>> begin Information given

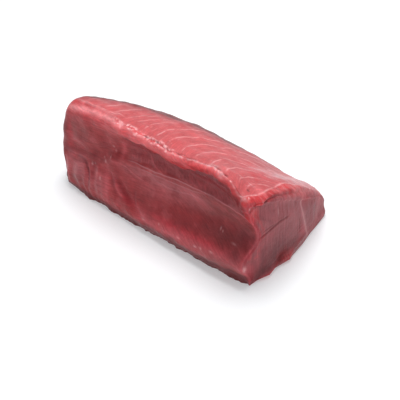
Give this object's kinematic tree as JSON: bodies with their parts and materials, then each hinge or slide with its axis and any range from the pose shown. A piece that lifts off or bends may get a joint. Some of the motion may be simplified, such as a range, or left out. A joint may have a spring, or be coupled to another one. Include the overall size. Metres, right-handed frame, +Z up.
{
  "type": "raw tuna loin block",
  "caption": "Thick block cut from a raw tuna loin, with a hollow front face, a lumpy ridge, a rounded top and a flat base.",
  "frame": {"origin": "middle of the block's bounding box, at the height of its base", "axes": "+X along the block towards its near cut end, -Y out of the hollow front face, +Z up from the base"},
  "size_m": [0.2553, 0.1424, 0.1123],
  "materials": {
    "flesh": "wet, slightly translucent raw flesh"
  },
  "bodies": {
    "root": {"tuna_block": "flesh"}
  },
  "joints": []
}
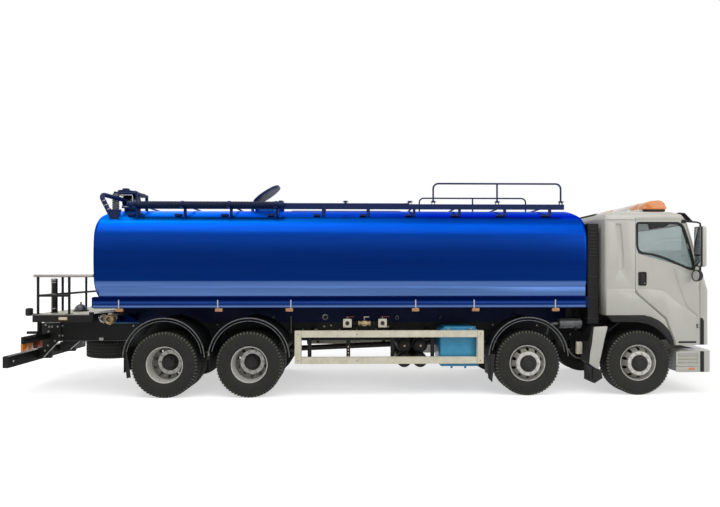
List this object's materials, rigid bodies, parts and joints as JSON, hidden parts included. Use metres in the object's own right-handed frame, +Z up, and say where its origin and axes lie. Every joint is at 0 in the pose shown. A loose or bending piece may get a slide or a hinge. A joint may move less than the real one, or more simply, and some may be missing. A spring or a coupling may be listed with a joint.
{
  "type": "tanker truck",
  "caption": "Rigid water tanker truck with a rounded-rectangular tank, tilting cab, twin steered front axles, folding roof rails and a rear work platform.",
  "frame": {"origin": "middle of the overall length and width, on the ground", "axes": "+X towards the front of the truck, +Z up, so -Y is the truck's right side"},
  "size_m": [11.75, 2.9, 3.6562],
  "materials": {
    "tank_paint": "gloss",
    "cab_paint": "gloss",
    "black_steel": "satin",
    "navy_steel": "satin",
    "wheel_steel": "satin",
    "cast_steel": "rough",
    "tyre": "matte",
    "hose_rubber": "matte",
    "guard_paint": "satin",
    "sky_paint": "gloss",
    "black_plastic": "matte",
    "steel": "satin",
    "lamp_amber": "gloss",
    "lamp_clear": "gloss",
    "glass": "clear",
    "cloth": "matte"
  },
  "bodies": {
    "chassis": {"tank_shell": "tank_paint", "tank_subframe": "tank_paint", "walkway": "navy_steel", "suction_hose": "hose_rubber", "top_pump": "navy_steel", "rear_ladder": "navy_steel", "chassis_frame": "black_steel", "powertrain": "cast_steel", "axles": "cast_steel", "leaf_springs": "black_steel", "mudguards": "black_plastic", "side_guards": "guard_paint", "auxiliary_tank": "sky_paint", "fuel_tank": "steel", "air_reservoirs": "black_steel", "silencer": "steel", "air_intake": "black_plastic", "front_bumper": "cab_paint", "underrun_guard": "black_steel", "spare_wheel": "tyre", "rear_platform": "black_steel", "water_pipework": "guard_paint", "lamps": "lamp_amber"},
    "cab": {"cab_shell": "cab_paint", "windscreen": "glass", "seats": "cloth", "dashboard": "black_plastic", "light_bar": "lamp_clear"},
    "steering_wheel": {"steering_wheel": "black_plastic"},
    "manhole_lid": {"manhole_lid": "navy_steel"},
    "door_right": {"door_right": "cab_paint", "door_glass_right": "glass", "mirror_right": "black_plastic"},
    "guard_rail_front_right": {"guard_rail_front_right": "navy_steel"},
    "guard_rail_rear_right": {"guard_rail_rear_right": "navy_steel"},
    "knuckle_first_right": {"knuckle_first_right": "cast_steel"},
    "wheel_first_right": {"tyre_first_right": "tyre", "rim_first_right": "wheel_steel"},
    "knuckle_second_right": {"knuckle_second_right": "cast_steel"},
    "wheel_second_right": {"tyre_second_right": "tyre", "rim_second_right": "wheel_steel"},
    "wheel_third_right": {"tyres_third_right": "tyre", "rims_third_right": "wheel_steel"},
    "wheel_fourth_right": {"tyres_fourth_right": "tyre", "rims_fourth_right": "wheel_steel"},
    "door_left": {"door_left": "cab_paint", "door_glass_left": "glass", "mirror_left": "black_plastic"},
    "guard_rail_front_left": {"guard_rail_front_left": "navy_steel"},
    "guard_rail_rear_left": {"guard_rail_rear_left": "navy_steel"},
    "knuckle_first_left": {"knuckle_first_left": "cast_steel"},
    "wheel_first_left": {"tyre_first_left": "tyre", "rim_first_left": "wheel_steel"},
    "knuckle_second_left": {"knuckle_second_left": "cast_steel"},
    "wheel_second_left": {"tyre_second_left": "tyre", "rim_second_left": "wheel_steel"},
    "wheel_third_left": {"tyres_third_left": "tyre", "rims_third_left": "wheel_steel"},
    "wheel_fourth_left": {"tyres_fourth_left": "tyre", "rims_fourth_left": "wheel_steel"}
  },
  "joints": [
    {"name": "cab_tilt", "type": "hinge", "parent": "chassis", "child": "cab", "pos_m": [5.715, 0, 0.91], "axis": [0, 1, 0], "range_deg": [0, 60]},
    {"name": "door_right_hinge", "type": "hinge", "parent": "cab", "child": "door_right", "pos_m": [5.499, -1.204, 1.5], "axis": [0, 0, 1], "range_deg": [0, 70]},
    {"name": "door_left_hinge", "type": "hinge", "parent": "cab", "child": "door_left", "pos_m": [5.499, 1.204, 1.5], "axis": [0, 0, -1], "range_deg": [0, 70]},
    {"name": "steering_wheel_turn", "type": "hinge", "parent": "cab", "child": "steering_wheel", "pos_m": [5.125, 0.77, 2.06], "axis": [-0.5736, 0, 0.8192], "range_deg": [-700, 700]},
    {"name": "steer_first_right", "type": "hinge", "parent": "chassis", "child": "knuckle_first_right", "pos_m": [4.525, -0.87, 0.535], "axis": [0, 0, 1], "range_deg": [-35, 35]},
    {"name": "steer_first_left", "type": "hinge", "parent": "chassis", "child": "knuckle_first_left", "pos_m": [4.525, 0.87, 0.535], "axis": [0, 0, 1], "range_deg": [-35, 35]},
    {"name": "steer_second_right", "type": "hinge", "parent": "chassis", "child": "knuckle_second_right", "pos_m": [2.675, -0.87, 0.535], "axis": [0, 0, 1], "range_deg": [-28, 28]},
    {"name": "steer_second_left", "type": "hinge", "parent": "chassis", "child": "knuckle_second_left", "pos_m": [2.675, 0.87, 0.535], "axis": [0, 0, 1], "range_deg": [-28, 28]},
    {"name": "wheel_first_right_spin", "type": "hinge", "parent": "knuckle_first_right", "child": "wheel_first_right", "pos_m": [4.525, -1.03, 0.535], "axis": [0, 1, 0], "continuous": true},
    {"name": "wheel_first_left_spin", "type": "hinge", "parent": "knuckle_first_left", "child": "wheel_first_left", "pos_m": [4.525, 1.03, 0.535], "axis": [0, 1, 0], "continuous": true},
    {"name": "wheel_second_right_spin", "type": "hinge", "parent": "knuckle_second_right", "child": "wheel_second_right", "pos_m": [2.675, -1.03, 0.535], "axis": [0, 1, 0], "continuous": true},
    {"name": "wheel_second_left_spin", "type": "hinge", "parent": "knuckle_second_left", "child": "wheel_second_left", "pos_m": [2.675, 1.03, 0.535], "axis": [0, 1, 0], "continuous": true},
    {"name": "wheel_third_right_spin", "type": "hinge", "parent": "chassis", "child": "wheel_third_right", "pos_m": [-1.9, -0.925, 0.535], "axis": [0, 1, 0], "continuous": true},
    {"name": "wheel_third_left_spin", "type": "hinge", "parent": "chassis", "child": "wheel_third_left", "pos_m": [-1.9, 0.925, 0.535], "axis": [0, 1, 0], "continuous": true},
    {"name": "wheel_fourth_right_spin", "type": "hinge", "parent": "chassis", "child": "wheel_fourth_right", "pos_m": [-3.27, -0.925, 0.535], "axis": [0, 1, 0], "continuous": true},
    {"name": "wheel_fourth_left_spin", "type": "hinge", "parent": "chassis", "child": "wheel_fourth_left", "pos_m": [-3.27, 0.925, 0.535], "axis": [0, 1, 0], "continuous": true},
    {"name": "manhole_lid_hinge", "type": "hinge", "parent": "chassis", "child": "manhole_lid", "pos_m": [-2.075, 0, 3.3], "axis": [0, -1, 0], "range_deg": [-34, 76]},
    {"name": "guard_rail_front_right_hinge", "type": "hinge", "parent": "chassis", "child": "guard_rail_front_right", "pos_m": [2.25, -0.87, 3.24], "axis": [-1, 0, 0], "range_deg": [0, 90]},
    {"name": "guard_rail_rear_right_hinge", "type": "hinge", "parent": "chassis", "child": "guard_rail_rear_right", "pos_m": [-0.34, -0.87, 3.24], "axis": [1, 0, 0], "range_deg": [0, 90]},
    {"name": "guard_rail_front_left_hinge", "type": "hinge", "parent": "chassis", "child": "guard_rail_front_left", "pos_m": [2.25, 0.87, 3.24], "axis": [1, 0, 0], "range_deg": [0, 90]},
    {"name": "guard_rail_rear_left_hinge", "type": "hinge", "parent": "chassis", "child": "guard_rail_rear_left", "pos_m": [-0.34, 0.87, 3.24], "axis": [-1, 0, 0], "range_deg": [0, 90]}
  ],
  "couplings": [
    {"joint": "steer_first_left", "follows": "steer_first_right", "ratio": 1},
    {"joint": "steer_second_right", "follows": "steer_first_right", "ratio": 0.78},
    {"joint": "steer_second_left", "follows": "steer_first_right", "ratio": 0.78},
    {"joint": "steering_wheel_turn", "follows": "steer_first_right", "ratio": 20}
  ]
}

>> end Information given

→ Aim of the exercise: Give the number of lines in the data that contain "joints", with no other words.

→ Solution for this problem: 3